Last October, CME enjoyed the company of YOSHIKI, leader of the dissolved rock group X JAPAN, at a press conference held at the Tokyo Stock Exchange to announce a plan to entrust the performer with production for its young artists. In the category of Western music, CME sold approximately 80,000 copies of the Janet Jackson DVD. Mr. Nakajima revealed that he had told the sales staff to increase their target by an order of magnitude to spur them.

Another pillar of the structural revenue jump is the commissioned manufacturing and sale of music software. Columbia's head office lobby displays a photo of Kuzu next to a photo of young Enka star Kiyoshi Hikawa. Kuzu is a band composed of comedians. Last August, CME won an order for CD manufacturing and sales from R&D Japan, a software company based in Mitato-ku, Tokyo that is affiliated with Yoshimoto Kogyo. This summer, CME will start software manufacturing for the emerging music company Dreamusic, located in Shibuya-ku, Tokyo.

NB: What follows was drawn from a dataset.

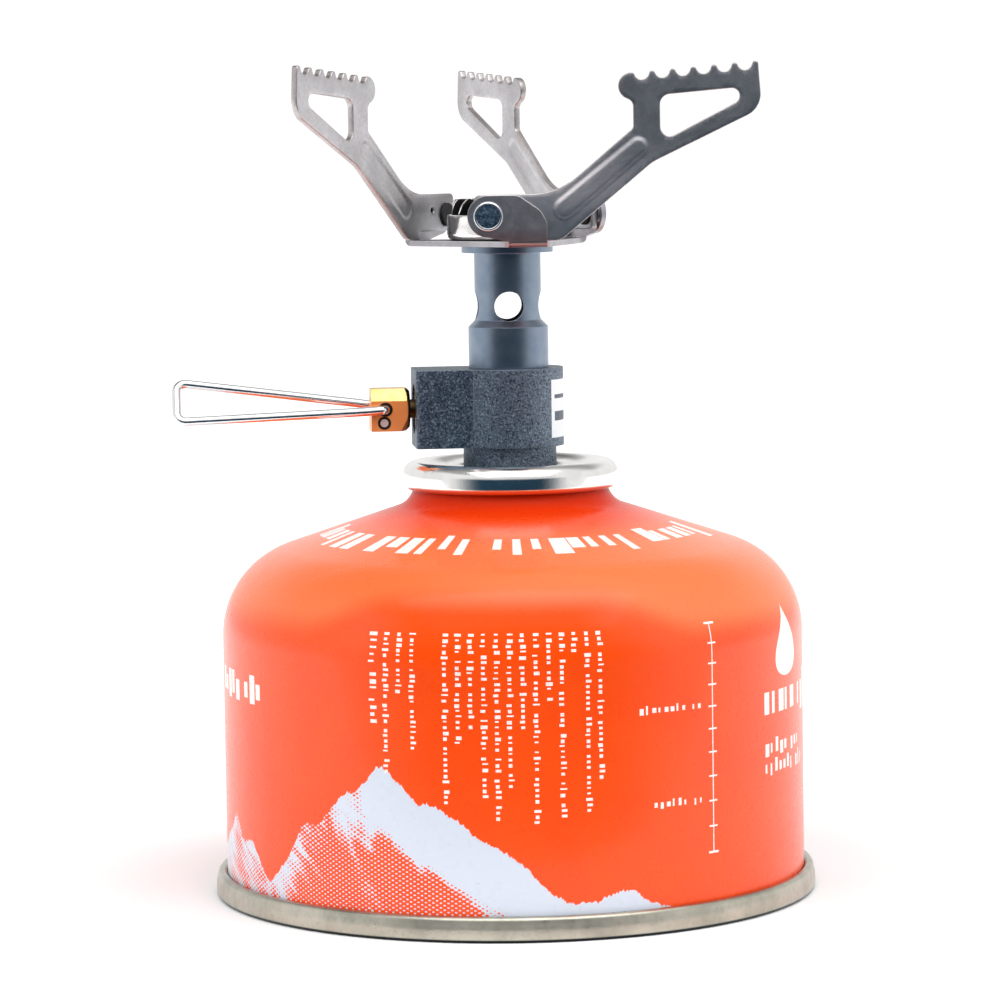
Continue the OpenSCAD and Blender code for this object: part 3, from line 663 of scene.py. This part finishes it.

That will raise the production efficiency of its press plant in Kanagawa Prefecture, which has existing monthly production capacity of four to five million units. It will also increase the number of marketed copies of titles designed for a young audience. Dreamusic had formerly outsourced the manufacturing and sales to Sony Music Entertainment, but CME captured the contract.

In the term ending March 31, 2003, the company posted an operating profit of 22 million yen but sales were stagnant at 29,877 million yen. If the audio-visual equipment business, which was spun off in October 2001, is left out of the equation, sales fell 9.2 percent from the previous term in the music business alone. It still ended with a bottom-line loss of 1,250 million yen.

In the term ended March 31, 2004, the company is aiming to achieve sales of 31,000 million yen and a bottom line profit of 300 million yen. Mr. Zelnick predicts that reorganization will be finished in all aspects and that the company will turn towards profitability, but another successful artist to follow up on Yo Hitoto is essential.

The hit charts up to the middle of the year will tell us whether the new Columbia is on the road to recovery track.